• What the task requires:
Retype, exactly as written, every line from the one containing "points = [vertex.co" down to the one containing "zip(*points))), Vector(map(max, zip(*points)))", including both, and nothing else.

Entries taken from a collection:
╔══
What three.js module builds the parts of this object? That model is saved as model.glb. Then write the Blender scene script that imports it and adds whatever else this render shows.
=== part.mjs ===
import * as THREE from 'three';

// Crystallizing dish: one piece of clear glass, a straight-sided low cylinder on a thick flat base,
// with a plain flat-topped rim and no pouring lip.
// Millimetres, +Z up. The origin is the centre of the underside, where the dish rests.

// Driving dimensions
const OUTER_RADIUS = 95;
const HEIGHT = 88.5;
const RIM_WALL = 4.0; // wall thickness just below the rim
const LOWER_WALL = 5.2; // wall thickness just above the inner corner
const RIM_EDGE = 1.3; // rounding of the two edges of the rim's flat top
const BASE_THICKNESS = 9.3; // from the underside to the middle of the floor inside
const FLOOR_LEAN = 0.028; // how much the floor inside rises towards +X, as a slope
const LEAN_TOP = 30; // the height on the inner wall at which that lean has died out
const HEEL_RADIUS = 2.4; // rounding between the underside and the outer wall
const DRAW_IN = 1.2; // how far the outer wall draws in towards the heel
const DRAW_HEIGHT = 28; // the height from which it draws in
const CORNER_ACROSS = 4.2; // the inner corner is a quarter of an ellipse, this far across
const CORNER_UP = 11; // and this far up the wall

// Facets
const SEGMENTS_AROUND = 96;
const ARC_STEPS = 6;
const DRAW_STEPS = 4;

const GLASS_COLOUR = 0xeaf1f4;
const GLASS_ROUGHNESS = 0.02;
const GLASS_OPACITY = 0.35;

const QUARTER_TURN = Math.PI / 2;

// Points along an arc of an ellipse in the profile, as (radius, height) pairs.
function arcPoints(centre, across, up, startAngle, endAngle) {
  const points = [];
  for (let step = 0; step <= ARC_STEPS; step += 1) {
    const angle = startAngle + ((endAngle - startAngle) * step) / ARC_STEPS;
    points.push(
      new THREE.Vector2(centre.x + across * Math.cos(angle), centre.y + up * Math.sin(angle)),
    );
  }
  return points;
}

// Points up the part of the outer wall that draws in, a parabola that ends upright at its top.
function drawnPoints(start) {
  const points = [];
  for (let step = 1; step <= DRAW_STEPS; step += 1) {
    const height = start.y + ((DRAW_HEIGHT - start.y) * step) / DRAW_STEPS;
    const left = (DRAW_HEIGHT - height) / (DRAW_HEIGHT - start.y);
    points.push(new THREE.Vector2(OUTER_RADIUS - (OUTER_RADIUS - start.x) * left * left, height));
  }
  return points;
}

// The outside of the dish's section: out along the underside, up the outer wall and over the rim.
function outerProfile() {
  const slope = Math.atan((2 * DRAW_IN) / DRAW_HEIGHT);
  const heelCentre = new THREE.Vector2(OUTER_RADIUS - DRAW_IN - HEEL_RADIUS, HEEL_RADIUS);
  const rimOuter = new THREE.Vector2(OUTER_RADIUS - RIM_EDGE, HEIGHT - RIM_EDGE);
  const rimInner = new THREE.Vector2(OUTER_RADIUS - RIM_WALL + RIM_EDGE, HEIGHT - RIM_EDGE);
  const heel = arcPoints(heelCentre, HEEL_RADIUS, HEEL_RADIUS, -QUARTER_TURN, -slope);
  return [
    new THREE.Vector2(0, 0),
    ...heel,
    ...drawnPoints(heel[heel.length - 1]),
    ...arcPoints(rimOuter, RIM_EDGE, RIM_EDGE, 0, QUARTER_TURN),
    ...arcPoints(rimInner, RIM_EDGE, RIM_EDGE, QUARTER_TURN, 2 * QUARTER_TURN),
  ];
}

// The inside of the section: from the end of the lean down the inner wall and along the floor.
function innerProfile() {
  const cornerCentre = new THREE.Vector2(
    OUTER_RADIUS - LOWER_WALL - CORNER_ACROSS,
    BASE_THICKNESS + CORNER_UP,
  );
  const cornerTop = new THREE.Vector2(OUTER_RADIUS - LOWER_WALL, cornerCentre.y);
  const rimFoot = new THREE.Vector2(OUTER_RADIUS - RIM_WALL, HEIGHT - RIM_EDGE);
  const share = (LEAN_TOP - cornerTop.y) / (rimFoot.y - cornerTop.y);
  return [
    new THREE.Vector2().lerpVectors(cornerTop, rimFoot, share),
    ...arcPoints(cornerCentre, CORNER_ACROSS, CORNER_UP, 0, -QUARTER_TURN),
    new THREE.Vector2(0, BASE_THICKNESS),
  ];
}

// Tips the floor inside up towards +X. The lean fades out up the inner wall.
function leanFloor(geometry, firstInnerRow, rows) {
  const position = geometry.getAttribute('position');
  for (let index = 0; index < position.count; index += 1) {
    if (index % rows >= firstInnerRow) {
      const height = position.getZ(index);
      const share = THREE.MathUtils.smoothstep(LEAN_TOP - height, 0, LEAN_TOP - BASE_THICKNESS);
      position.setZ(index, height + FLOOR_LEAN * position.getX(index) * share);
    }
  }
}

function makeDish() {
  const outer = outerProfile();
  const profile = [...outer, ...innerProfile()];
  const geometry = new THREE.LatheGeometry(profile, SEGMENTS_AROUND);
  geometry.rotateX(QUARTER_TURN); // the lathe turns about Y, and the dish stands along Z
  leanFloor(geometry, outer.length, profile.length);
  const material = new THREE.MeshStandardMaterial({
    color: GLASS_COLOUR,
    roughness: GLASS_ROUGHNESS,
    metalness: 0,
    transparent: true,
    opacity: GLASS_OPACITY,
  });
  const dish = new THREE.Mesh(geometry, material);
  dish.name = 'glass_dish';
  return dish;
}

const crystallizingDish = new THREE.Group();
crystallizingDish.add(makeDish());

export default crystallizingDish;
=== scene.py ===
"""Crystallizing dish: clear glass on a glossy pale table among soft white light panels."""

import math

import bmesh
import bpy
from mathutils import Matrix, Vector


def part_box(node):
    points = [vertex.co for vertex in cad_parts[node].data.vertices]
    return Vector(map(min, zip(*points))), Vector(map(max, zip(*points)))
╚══
╔══
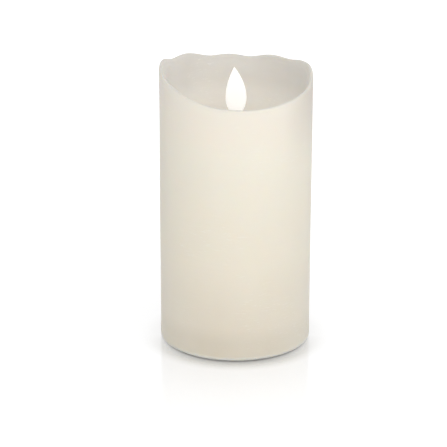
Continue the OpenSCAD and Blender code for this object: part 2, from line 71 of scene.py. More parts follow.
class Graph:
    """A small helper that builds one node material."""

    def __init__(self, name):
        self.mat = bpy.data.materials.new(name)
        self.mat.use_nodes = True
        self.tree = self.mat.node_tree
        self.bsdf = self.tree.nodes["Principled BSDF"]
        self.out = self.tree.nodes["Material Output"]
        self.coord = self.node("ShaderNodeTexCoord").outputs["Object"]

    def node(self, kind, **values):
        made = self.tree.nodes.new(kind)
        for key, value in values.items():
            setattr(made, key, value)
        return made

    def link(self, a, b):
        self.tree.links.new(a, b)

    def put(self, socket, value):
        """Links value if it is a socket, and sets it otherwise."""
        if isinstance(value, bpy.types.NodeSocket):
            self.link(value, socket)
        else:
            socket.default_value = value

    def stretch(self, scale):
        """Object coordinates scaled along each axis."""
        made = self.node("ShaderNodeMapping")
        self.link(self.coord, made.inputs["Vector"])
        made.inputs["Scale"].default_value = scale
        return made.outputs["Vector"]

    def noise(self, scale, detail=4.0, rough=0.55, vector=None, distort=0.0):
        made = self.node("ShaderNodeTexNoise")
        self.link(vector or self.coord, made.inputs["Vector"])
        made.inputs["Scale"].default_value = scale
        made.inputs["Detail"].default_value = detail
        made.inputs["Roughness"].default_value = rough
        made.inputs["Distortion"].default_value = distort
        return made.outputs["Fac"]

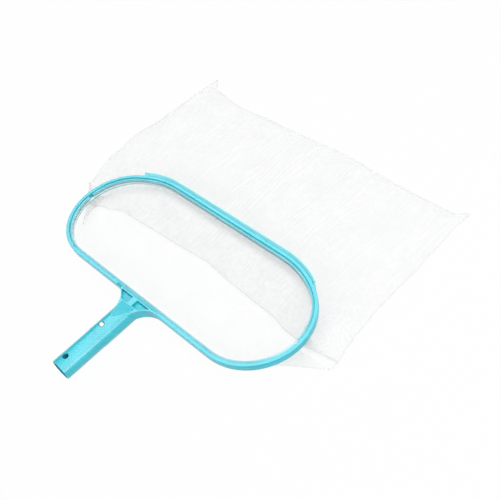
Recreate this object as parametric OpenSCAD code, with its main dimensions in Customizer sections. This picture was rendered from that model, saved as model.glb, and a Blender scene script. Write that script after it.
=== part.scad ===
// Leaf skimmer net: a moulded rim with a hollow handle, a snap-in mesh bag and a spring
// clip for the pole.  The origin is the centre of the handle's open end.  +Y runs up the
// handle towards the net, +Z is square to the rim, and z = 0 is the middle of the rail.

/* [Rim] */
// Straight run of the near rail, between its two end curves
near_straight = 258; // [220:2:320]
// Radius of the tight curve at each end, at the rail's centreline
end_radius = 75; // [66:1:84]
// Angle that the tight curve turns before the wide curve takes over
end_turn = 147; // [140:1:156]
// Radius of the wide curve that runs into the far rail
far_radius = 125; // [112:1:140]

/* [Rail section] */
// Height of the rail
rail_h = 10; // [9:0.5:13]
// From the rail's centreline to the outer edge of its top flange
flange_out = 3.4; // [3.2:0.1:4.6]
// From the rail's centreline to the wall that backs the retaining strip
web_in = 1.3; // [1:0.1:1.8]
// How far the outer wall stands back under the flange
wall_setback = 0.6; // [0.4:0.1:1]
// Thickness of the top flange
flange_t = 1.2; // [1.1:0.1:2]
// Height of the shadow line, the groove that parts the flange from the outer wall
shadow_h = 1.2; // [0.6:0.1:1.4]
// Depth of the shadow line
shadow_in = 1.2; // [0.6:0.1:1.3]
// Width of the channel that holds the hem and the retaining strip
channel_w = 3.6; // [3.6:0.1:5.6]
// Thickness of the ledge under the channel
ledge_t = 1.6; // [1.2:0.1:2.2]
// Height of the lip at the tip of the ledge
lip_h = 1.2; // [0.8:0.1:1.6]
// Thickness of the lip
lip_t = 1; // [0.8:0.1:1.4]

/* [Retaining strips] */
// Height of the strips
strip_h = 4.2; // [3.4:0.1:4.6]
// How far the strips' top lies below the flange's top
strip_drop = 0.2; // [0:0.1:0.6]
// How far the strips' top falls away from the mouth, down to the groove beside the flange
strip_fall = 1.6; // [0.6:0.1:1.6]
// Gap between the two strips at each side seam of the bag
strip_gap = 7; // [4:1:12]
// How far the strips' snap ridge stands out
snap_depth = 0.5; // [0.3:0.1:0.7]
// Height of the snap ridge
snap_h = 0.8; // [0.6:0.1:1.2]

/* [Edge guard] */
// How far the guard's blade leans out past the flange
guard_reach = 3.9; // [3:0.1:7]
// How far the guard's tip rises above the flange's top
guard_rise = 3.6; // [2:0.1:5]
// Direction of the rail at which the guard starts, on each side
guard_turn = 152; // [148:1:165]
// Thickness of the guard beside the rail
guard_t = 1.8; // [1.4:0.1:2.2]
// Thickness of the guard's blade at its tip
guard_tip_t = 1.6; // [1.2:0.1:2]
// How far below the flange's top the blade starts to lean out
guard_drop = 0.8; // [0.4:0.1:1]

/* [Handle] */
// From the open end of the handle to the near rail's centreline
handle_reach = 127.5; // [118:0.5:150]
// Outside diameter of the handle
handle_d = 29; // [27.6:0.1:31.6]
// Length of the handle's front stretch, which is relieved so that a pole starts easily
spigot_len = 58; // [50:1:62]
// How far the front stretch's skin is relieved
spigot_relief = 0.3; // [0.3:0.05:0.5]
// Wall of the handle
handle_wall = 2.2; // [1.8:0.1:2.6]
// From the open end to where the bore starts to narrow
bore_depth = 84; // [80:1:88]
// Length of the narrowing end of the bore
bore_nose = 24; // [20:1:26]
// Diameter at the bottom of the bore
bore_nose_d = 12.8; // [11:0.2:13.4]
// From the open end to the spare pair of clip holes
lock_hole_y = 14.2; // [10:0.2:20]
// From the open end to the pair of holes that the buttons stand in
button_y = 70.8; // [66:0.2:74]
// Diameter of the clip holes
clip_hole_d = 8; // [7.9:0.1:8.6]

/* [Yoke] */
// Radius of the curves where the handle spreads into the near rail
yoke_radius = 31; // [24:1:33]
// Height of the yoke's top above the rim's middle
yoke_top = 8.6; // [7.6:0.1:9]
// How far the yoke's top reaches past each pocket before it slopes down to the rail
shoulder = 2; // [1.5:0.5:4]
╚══
• Answer to the exercise:
    points = [vertex.co for vertex in cad_parts[node].data.vertices]
    return Vector(map(min, zip(*points))), Vector(map(max, zip(*points)))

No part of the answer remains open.